── DATA EXTRACT
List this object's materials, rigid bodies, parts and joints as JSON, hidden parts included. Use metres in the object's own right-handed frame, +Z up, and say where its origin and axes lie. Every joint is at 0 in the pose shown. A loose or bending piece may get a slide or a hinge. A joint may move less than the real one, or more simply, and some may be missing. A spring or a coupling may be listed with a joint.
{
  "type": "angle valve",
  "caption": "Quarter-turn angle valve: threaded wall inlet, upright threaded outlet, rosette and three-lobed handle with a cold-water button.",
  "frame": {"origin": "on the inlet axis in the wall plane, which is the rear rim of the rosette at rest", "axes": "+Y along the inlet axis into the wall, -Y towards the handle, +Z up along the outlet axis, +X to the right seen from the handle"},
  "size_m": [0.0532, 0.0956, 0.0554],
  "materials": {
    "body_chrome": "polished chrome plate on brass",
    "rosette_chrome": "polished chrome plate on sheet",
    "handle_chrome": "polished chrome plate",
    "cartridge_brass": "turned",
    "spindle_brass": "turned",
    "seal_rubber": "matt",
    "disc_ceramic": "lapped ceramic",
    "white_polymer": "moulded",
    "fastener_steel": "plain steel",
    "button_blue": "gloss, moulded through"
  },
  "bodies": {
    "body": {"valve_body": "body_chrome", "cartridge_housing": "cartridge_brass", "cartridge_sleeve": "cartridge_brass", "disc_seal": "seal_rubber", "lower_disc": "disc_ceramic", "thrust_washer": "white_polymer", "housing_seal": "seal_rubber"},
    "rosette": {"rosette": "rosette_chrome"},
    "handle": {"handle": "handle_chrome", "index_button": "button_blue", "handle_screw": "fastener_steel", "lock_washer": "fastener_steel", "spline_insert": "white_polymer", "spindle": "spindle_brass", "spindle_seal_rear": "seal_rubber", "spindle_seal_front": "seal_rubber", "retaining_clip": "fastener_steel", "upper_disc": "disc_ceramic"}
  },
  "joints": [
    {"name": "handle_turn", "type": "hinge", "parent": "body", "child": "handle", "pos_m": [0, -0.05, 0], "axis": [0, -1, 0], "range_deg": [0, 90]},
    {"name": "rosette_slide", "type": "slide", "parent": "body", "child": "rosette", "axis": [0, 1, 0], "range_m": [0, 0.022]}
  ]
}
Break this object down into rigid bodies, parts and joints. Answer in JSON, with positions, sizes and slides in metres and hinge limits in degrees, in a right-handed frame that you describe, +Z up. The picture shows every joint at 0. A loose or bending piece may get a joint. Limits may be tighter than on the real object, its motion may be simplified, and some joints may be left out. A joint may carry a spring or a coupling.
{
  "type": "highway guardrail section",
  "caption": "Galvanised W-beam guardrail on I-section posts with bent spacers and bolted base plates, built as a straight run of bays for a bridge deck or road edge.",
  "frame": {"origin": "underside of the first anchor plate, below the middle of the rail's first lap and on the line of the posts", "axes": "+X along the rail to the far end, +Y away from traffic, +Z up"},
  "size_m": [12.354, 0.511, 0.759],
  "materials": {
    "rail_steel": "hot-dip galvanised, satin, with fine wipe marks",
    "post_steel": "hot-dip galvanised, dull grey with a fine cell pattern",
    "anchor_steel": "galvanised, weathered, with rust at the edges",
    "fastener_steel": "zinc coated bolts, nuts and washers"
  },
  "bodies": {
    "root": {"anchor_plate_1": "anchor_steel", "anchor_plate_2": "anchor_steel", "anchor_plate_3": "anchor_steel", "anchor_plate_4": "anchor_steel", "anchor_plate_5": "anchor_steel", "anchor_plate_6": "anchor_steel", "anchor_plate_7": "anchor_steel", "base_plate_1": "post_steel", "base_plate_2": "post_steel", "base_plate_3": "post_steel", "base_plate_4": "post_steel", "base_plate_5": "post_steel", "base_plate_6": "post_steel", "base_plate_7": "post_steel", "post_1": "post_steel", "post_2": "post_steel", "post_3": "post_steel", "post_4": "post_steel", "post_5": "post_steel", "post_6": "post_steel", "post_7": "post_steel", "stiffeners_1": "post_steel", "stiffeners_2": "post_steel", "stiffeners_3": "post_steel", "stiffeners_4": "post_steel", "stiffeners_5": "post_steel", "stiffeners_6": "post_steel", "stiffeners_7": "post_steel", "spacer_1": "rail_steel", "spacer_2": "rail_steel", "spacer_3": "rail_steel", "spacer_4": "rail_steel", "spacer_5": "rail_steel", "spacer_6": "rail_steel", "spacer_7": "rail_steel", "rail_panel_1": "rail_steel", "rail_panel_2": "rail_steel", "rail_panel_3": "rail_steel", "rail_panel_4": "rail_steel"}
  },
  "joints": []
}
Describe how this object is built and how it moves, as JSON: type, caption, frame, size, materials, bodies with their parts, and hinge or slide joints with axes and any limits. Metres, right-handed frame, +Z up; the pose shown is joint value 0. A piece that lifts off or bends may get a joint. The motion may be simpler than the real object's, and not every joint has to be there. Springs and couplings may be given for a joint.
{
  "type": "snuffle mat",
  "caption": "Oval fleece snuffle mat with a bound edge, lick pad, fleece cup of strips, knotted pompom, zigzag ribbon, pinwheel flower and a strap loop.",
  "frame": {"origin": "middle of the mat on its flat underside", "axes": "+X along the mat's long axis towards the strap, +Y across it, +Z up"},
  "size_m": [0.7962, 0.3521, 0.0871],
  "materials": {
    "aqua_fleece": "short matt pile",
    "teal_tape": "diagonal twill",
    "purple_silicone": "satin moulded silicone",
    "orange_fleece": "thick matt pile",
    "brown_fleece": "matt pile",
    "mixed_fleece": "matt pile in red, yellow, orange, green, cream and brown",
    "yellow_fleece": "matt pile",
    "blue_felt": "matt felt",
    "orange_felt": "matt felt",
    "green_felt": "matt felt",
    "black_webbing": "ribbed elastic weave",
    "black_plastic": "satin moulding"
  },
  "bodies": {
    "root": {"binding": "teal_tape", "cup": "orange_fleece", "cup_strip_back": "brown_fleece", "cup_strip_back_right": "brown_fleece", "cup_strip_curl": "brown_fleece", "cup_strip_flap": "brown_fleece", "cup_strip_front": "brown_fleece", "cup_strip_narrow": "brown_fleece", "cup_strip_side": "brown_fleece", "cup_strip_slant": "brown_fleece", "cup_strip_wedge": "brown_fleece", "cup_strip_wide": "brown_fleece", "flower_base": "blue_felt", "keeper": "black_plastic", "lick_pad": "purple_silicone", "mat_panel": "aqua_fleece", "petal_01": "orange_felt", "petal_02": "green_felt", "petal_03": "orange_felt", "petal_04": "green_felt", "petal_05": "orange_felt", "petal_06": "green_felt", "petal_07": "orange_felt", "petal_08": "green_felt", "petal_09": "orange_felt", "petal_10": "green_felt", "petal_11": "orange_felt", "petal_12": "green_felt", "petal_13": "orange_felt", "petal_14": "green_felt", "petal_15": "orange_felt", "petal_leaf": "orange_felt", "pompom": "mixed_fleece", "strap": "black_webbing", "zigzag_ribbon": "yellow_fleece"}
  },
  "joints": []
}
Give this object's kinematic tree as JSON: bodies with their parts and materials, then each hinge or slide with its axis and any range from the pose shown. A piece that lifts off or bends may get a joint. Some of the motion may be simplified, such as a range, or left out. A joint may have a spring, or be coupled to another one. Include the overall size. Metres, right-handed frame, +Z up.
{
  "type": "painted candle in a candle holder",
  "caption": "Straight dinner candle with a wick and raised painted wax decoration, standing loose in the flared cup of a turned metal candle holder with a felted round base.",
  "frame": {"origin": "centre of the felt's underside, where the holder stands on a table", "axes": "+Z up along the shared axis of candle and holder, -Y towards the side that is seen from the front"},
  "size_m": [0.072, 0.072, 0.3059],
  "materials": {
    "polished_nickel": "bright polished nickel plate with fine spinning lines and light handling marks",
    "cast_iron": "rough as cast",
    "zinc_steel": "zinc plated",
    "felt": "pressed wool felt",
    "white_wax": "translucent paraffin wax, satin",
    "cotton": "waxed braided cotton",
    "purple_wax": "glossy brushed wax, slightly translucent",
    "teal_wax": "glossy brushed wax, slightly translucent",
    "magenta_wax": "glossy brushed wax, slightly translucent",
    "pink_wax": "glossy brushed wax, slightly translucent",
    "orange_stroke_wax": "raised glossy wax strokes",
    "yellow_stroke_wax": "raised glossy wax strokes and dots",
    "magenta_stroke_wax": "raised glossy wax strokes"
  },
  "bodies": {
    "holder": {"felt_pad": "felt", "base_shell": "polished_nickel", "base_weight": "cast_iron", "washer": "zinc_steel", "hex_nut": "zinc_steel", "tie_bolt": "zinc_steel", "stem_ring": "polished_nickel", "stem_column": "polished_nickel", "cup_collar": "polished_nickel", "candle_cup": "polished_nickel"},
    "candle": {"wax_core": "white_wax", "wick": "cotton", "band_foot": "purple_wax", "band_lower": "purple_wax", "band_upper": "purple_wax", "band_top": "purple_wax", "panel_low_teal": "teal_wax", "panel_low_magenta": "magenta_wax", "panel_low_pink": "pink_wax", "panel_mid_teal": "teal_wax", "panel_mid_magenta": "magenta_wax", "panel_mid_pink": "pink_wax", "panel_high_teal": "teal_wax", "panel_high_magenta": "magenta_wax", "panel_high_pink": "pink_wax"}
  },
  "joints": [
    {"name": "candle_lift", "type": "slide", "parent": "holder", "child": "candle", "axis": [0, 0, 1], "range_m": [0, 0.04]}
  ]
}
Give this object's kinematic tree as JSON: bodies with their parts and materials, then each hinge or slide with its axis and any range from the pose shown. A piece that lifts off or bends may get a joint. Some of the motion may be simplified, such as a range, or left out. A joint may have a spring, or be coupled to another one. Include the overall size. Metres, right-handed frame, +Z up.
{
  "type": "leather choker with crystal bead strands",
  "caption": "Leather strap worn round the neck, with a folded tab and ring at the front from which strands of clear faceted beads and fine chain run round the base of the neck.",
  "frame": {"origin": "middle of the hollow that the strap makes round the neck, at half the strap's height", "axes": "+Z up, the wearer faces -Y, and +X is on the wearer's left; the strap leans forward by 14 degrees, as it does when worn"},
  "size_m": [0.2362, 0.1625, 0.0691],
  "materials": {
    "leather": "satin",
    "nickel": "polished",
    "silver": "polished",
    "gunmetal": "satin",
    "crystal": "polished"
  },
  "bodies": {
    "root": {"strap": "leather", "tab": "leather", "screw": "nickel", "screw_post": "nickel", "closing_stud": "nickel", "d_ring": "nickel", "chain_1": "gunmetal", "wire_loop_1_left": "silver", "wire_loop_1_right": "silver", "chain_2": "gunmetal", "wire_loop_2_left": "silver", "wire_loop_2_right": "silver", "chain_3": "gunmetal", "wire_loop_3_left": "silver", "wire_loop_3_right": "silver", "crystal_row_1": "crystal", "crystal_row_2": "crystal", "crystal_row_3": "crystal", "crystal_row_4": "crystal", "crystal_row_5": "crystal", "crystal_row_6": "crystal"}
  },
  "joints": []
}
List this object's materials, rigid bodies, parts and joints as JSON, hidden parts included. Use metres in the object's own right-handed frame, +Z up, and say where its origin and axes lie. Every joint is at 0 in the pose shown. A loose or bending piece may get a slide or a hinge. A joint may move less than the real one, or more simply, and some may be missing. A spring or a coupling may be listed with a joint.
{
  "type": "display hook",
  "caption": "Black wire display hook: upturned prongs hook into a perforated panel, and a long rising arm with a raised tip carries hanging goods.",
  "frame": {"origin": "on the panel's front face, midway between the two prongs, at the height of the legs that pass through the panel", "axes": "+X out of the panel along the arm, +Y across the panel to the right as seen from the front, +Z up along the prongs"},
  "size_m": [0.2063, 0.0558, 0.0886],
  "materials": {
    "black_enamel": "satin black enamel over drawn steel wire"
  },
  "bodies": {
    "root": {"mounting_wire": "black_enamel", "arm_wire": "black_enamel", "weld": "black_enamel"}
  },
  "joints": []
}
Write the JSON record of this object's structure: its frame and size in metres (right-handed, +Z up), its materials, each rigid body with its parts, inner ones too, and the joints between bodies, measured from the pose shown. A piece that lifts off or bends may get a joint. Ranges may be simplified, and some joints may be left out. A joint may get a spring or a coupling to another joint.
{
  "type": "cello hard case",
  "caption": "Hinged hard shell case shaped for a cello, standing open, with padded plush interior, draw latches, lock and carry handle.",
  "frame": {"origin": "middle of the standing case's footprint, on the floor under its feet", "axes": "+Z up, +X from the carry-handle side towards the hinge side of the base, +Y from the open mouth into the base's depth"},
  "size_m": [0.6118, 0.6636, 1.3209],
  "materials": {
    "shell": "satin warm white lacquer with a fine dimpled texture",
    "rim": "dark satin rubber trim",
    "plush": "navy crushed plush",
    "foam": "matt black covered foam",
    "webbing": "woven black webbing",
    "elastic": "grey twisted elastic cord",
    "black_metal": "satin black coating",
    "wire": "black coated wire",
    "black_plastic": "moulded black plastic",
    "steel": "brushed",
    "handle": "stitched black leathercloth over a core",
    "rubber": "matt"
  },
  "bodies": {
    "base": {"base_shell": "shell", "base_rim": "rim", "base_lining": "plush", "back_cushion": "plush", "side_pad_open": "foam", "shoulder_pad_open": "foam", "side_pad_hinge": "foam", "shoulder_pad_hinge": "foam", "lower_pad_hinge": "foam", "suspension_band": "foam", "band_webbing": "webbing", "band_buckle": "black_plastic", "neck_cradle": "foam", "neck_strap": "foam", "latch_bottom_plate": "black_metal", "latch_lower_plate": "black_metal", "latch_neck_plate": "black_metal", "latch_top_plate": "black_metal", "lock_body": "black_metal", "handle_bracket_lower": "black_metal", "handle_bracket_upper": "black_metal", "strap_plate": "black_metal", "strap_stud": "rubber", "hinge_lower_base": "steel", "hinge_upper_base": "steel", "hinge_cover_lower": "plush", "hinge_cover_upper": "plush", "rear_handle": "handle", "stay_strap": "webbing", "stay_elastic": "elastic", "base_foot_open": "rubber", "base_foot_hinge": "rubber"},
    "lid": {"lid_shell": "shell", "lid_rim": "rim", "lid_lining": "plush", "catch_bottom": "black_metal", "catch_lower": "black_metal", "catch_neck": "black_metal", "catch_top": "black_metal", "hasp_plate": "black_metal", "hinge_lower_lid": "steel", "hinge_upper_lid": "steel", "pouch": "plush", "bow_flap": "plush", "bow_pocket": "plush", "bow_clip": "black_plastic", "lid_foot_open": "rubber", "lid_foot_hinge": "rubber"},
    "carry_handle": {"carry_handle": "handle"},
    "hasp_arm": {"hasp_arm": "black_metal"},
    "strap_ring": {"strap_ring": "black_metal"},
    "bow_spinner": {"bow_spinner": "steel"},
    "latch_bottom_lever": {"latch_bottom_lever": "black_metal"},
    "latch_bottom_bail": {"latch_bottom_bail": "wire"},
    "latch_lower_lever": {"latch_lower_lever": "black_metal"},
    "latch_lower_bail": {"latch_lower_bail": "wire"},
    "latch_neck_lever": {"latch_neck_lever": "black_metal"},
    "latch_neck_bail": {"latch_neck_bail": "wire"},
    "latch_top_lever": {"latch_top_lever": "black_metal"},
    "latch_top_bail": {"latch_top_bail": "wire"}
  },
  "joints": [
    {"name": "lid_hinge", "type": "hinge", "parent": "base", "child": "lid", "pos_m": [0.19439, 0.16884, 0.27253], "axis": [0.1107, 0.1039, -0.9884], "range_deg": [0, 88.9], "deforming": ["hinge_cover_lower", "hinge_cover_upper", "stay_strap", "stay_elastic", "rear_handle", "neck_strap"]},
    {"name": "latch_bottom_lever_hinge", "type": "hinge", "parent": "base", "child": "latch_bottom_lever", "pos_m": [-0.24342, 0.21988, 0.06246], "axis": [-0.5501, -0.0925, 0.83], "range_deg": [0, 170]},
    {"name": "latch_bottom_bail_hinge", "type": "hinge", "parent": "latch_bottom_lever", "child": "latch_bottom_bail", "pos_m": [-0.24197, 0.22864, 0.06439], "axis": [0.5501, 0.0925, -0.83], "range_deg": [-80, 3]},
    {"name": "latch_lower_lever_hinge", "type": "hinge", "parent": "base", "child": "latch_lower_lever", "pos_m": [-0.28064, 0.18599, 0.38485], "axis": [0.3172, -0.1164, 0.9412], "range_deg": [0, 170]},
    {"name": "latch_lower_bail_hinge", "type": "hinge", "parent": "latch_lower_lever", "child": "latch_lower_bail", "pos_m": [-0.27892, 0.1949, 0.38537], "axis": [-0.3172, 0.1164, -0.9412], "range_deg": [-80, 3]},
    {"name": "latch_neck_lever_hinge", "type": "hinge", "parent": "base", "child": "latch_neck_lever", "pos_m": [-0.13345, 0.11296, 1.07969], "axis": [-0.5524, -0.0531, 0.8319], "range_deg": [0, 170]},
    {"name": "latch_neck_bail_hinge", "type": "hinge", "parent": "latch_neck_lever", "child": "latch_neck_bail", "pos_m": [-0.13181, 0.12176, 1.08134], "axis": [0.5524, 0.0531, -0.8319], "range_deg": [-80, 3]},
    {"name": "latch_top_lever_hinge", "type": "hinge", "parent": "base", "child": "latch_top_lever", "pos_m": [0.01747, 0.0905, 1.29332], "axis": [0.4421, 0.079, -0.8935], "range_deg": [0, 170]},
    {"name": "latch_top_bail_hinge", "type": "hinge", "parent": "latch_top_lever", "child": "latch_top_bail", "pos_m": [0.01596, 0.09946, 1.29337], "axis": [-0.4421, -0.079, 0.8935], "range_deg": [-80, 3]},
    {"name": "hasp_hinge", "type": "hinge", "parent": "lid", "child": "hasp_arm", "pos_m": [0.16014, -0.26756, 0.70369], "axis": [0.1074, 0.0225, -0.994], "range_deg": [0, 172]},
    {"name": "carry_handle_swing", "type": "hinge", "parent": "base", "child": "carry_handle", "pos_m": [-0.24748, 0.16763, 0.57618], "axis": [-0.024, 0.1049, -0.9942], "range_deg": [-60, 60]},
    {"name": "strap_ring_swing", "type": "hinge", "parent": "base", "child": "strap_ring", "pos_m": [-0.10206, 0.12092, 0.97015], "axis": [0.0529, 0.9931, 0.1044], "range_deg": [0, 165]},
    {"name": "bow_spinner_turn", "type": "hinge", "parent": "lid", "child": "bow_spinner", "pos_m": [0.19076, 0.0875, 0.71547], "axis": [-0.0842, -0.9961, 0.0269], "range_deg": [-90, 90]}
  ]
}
────
→ WHAT NEEDS TO BE DONE: Identify each line in the entries with the word "loose" and copy it.

→ COMPLETE ANSWER:
List this object's materials, rigid bodies, parts and joints as JSON, hidden parts included. Use metres in the object's own right-handed frame, +Z up, and say where its origin and axes lie. Every joint is at 0 in the pose shown. A loose or bending piece may get a slide or a hinge. A joint may move less than the real one, or more simply, and some may be missing. A spring or a coupling may be listed with a joint.
Break this object down into rigid bodies, parts and joints. Answer in JSON, with positions, sizes and slides in metres and hinge limits in degrees, in a right-handed frame that you describe, +Z up. The picture shows every joint at 0. A loose or bending piece may get a joint. Limits may be tighter than on the real object, its motion may be simplified, and some joints may be left out. A joint may carry a spring or a coupling.
  "caption": "Straight dinner candle with a wick and raised painted wax decoration, standing loose in the flared cup of a turned metal candle holder with a felted round base.",
List this object's materials, rigid bodies, parts and joints as JSON, hidden parts included. Use metres in the object's own right-handed frame, +Z up, and say where its origin and axes lie. Every joint is at 0 in the pose shown. A loose or bending piece may get a slide or a hinge. A joint may move less than the real one, or more simply, and some may be missing. A spring or a coupling may be listed with a joint.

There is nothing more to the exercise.